Instagram and Facebook remove posts offering abortion pills
WASHINGTON (AP) — Facebook and Instagram have begun promptly removing posts that offer abortion pills to women who may not be able to access them following a Supreme Court decision that stripped away constitutional protections for the procedure.
Such social media posts ostensibly aimed to help women living in states where preexisting laws banning abortion suddenly snapped into effect on Friday.
That's when the high court overruled Roe v. Wade, its 1973 decision that declared access to abortion a constitutional right.
Memes and status updates explaining how women could legally obtain abortion pills in the mail exploded across social platforms.
Some even offered to mail the prescriptions to women living in states that now ban the procedure.
Almost immediately, Facebook and Instagram began removing some of these posts, just as millions across the US were searching for clarity around abortion access.
General mentions of abortion pills, as well as posts mentioning specific versions such as mifepristone and misoprostol, suddenly spiked Friday morning across Twitter, Facebook, Reddit and TV broadcasts, according to an analysis by the media intelligence firm Zignal Labs.

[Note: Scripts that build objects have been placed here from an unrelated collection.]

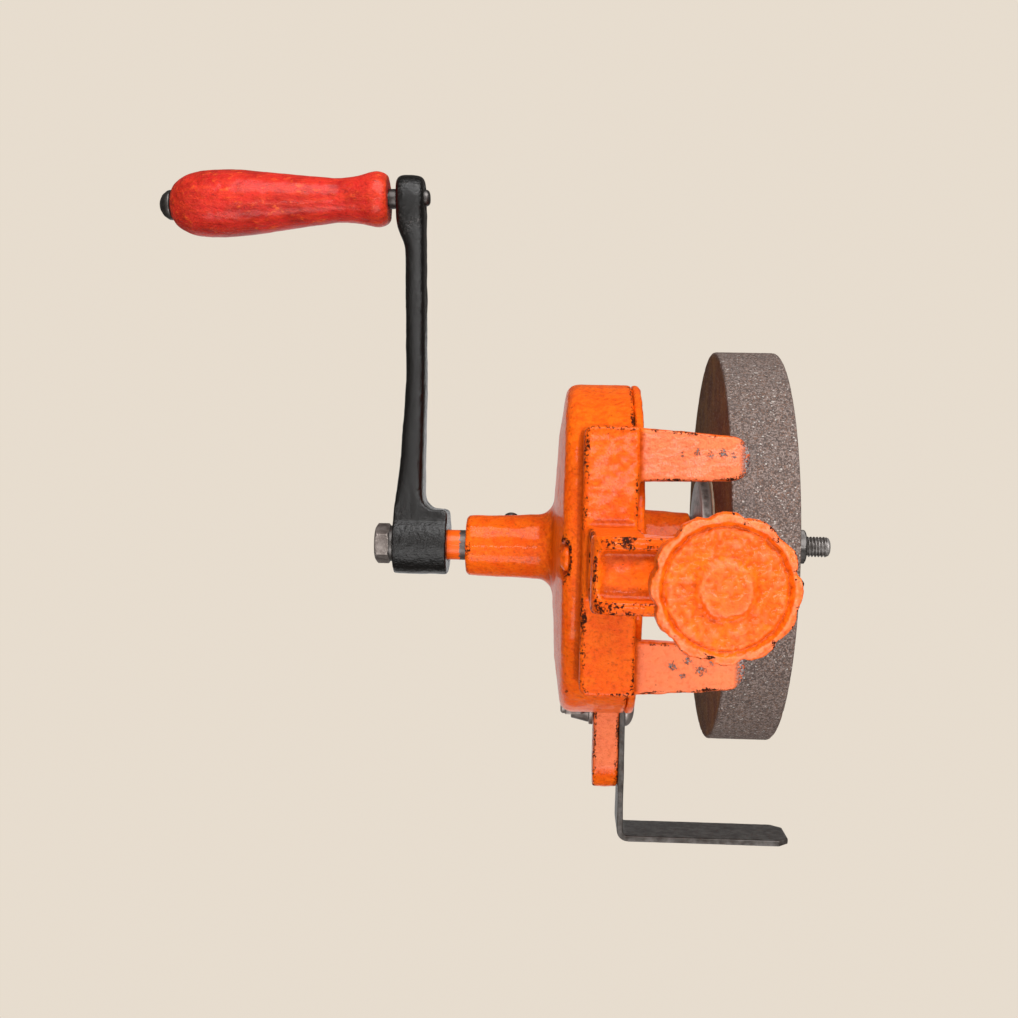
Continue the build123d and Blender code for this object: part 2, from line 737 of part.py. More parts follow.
def tool_rest():
    """A flat strap bent into an L: one leg on the lug, the other across the front of the wheel."""
    half = REST_STRAP_W / 2
    leg = Polyline(
        (REST_BOLT_Y, half),
        (REST_CROSS_Y + 4.2, half),
        (REST_CROSS_Y + 4.2, -half),
        (REST_BOLT_Y, -half),
        close=True,
    )
    leg_plan = make_face(leg) + Pos(REST_BOLT_Y, 0) * Circle(half)
    strap = x_prism(leg_plan, -REST_STRAP_T, 0)
    inner_r = 2.0
    outer_r = inner_r + REST_STRAP_T
    bend_centre = (-REST_STRAP_T - inner_r, REST_CROSS_Y + outer_r)
    quarter = Circle(outer_r) - Circle(inner_r)
    quarter &= Pos(outer_r / 2, -outer_r / 2) * Rectangle(outer_r, outer_r)
    strap += z_prism(Pos(*bend_centre) * quarter, -half, half)
    cross_length = bend_centre[0] - REST_CROSS_X
    plate = Rectangle(cross_length, REST_STRAP_W)
    plate = chamfer(plate.vertices().group_by(Axis.X)[0], 4.0)
    cross_x = (bend_centre[0] + REST_CROSS_X) / 2
    cross_y = REST_CROSS_Y + REST_STRAP_T
    strap += Pos(cross_x, cross_y, 0) * extrude(Plane.XZ * plate, REST_STRAP_T)
    strap -= x_cylinder(4.0 + RUNNING_GAP, -10, 10, y=REST_BOLT_Y)
    return Pos(PARTING_X, 0, REST_Z) * strap


def rest_bolt():
    """A carriage bolt: round head, round seat, square neck in the lug's slot, plain shank."""
    head_x = -REST_STRAP_T
    points = (
        (0, 0),
        (0, 4.0),
        (head_x, 4.0),
        (head_x, 7.4),
        (head_x - 1.4, 6.9),
        (head_x - 3.2, 4.4),
        (head_x - 4.0, 0),
    )
    bolt = x_turned(points)
    bolt += x_prism(Rectangle(REST_NECK, REST_NECK), 0, 5.0)
    bolt += x_turned(((4.0, 0), (4.0, 3.0), (REST_BOLT_END_X - 0.8, 3.0), (REST_BOLT_END_X, 2.2),
                      (REST_BOLT_END_X, 0)))
    return Pos(PARTING_X, REST_BOLT_Y, REST_Z) * bolt


def rest_washer():
    lug_face = PARTING_X + LUG_T
    return x_tube(7.0, 3.06, lug_face, lug_face + WASHER_T, y=REST_BOLT_Y, z=REST_Z)


def wing_nut():
    hub_points = ((0, 0), (0, 6.2), (7.0, 4.6), (7.0, 0))
    nut = x_turned(hub_points)
    wing_plan = Polyline(
        (1.0, 3.0),
        (6.5, 8.0),
        (10.5, 12.0),
        (7.5, 12.6),
        (3.0, 11.4),
        (0.3, 6.0),
        (0.2, 3.0),
        close=True,
    )
    wing_face = rounded(make_face(wing_plan), ((10.5, 12.0, 0.9), (7.5, 12.6, 2.0)))
    wing = Pos(0, 1.1, 0) * extrude(Plane.XZ * wing_face, 2.2)
    nut += wing + Rot(180, 0, 0) * wing
    nut -= x_cylinder(3.06, -1, 20)
    return Pos(PARTING_X + LUG_T + WASHER_T, REST_BOLT_Y, REST_Z) * nut


# --- write every piece --------------------------------------------------------------------------
PIECES = {
    "housing": housing,
    "cover": cover,
    "cover_screws": cover_screws,
    "oil_cup": oil_cup,
    "crank_bushes": crank_bushes,
    "thrust_washer": thrust_washer,
    "spindle_bushes": spindle_bushes,
    "crank_shaft": crank_shaft,
    "ring_gear": ring_gear,
    "ring_gear_pin": gear_pin,
    "crank_arm": crank_arm,
    "crank_washer": crank_washer,
    "crank_bolt": crank_bolt,
    "handle_rod": handle_rod,
    "rod_collar": rod_collar,
    "handle": handle,
    "spindle": spindle,
    "pinion": pinion,
    "pinion_pin": pinion_pin,
    "inner_flange": inner_flange,
    "wheel_blotters": wheel_blotters,
    "wheel_bush": wheel_bush,
    "grinding_wheel": grinding_wheel,
    "outer_flange": outer_flange,
    "wheel_washer": wheel_washer,
    "wheel_nut": wheel_nut,
    "clamp_screw": clamp_screw,
    "clamp_pad": clamp_pad,
    "knob": knob,
    "knob_pin": knob_pin,
    "tool_rest": tool_rest,
    "rest_bolt": rest_bolt,
    "rest_washer": rest_washer,
    "wing_nut": wing_nut,
}

os.makedirs("parts", exist_ok=True)
for name, build in PIECES.items():
    export_step(build(), f"parts/{name}.step")
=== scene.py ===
import json
from math import cos, pi, radians, sin

import bmesh
import bpy
import numpy as np
from mathutils import Euler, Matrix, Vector


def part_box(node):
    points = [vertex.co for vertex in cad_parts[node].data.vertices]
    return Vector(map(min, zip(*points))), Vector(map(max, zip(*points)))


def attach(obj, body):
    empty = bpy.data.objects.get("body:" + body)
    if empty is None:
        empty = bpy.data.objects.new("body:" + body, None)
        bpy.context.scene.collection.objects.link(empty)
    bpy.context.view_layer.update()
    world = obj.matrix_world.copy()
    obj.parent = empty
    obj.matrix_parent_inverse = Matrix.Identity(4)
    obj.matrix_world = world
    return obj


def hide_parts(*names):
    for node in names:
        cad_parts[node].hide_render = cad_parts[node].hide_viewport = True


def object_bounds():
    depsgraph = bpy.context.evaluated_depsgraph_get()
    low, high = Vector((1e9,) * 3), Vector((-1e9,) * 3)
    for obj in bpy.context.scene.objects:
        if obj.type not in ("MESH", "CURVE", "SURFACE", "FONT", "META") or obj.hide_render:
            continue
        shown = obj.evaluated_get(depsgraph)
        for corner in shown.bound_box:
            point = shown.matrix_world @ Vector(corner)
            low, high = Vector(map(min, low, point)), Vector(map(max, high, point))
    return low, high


# A vintage hand-cranked bench grinder.  CAD places and sizes come from the frame, in metres.
# Shapes made here are drawn in millimetres and scaled by MM.
MM = 0.001

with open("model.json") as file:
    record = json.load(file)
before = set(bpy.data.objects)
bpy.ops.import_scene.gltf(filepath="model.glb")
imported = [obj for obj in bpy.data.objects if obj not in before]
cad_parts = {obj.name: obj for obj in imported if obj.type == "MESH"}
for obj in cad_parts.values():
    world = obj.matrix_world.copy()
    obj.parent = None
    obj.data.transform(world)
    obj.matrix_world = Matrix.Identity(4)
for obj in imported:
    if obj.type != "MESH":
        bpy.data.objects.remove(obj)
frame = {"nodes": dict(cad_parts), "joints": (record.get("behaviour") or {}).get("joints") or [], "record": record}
cad_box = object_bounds()
scene = bpy.context.scene
record = frame["record"]


# --- places read from the frame -----------------------------------------------------------------
def low_high(node):
    """The lowest and highest corner of a CAD node, in millimetres."""
    low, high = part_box(node)
    return np.array(low) / MM, np.array(high) / MM


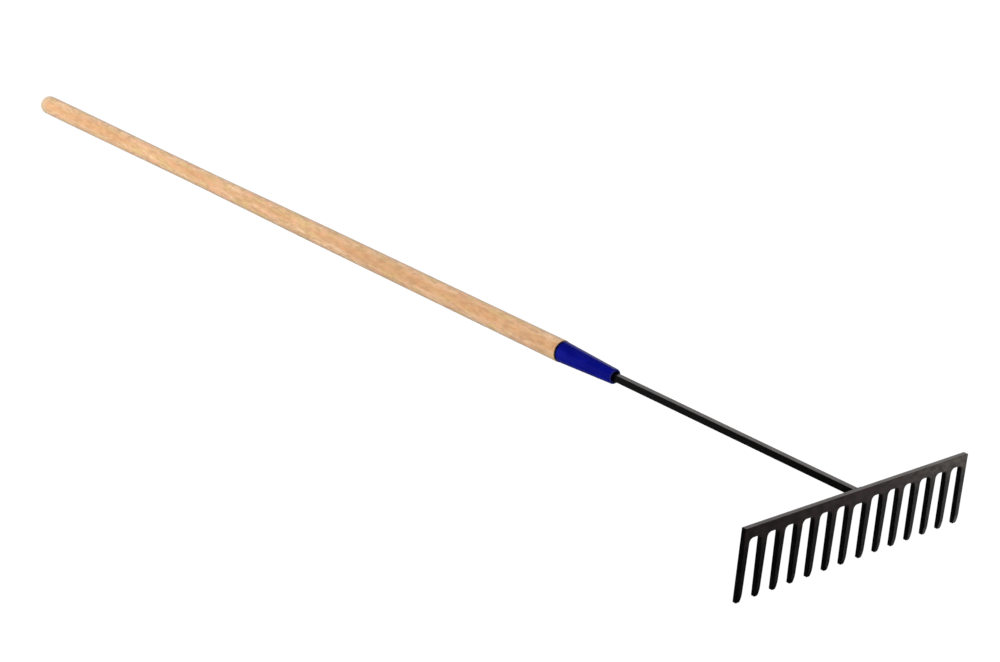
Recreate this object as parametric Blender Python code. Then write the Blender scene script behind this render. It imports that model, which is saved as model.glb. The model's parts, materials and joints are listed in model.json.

By Sunday, Zignal had counted more than 250,000 such mentions.
The AP obtained a screenshot on Friday of one Instagram post from a woman who offered to purchase or forward abortion pills through the mail, minutes after the court ruled to overturn the constitutional right to an abortion.
“DM me if you want to order abortion pills, but want them sent to my address instead of yours,” the post on Instagram read.
Instagram took it down within moments. Vice Media first reported on Monday that Meta, the parent of both Facebook and Instagram, was taking down posts about abortion pills.
On Monday, an AP reporter tested how the company would respond to a similar post on Facebook, writing: “If you send me your address, I will mail you abortion pills.”
The post was removed within one minute.